• EXERCISE AIM: Look through the material below and copy exactly the lines from the line with "The Blender code" to the line with "return total", those two lines included.

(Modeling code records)
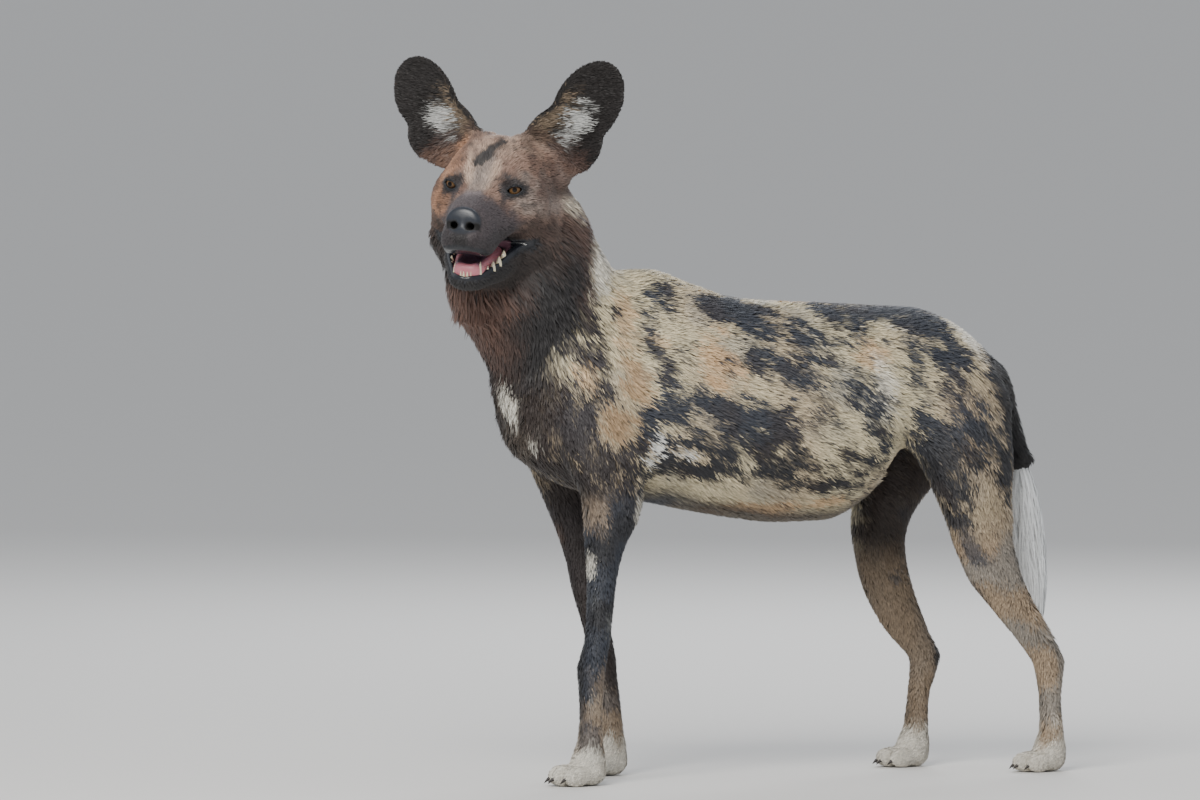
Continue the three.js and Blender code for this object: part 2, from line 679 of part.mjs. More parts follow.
// Solids: joining and cutting.
const fromTriangles = (points, triangles) => {
  const used = new Map();
  const corners = [];
  const faces = triangles.map((face) => face.map((v) => {
    if (!used.has(v)) {
      used.set(v, used.size);
      corners.push(...points[v]);
    }
    return used.get(v);
  }));
  return new wasm.Manifold(new wasm.Mesh({
    numProp: 3,
    vertProperties: new Float32Array(corners),
    triVerts: new Uint32Array(faces.flat()),
  }));
};
const fromGeometry = (geometry) => {
  const plain = geometry.clone();
  plain.deleteAttribute('normal');
  plain.deleteAttribute('uv');
  const merged = mergeVertices(plain, 1e-4);
  return new wasm.Manifold(new wasm.Mesh({
    numProp: 3,
    vertProperties: new Float32Array(merged.attributes.position.array),
    triVerts: new Uint32Array(merged.index.array),
  }));
};
const solid = (form, frame, low, high, step, facets) => {
  const fine = simplify(skin(form, frame, low, high, step), facets);
  return fromTriangles(fine.points, fine.triangles);
};
const largest = (body) => {
  const bodies = body.decompose();
  return bodies.reduce((a, b) => (Math.abs(b.volume()) > Math.abs(a.volume()) ? b : a));
};

// A half space as a large box: everything on the side that the normal points to.
const FAR = 1600;
function halfSpace(point, normal, offset) {
  const n = unit(normal);
  const box = new THREE.BoxGeometry(FAR, FAR, FAR);
  const turnTo = new THREE.Quaternion().setFromUnitVectors(new THREE.Vector3(0, 0, 1), new THREE.Vector3(...n));
  box.applyQuaternion(turnTo);
  box.translate(...add(point, times(n, offset + FAR / 2)));
  return fromGeometry(box);
}
// A region is the part on the far side of each of its planes.
const region = (planes, grow) => planes
  .map(([point, normal]) => halfSpace(point, normal, -grow))
  .reduce((a, b) => a.intersect(b));
const headPlane = (point, normal) => [fromHead(point), sub(fromHead(normal), HEAD_AT)];

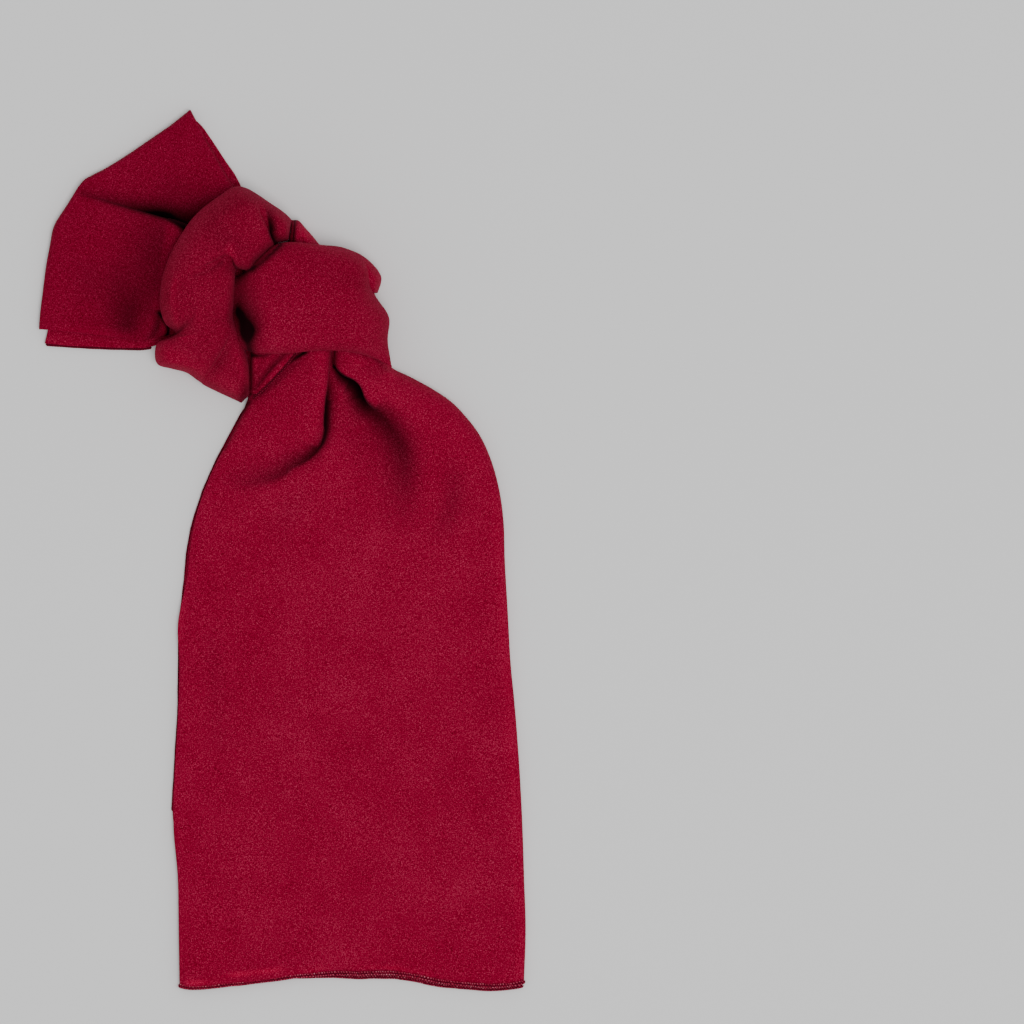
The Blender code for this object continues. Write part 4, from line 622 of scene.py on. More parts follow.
def creases(x, y, folds):
    """Sum of the creases: each has a curved line, and depth * exp(-(distance / width) ** soft)."""
    total = np.zeros_like(x)
    for path in paths(folds, FOLD_COLUMNS):
        reach = FOLD_REACH * path[3:5].max()
        near, (depth, left, right, soft), away, _, side = beside(x, y, path, reach)
        # The widths change over from one side to the other through the ends, without a step.
        width = (left + right) / 2 + (left - right) / 2 * side
        total[near] += depth * np.exp(-((away / width) ** soft))
    return total


def lips(x, y, edges):
    """How far cloth beside a crease is pushed over it: a plan shift for each point.

    On one side of the line the shift is
    most * (1 - exp(-(away / rise) ** 2)) * exp(-(away / reach) ** 2).
    """
    shift = np.zeros((*x.shape, 2))
    for path in paths(edges, LIP_COLUMNS):
        near, (most, rise, reach), away, way, side = beside(x, y, path, LIP_REACH * path[4].max())
        on = np.clip(side * np.sign(most), 0, 1)
        amount = np.abs(most) * on * (1 - np.exp(-((away / rise) ** 2)))
        amount = amount * np.exp(-((away / reach) ** 2))
        shift[near] += way * amount[:, None]
    return shift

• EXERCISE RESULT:
The Blender code for this object continues. Write part 4, from line 622 of scene.py on. More parts follow.
def creases(x, y, folds):
    """Sum of the creases: each has a curved line, and depth * exp(-(distance / width) ** soft)."""
    total = np.zeros_like(x)
    for path in paths(folds, FOLD_COLUMNS):
        reach = FOLD_REACH * path[3:5].max()
        near, (depth, left, right, soft), away, _, side = beside(x, y, path, reach)
        # The widths change over from one side to the other through the ends, without a step.
        width = (left + right) / 2 + (left - right) / 2 * side
        total[near] += depth * np.exp(-((away / width) ** soft))
    return total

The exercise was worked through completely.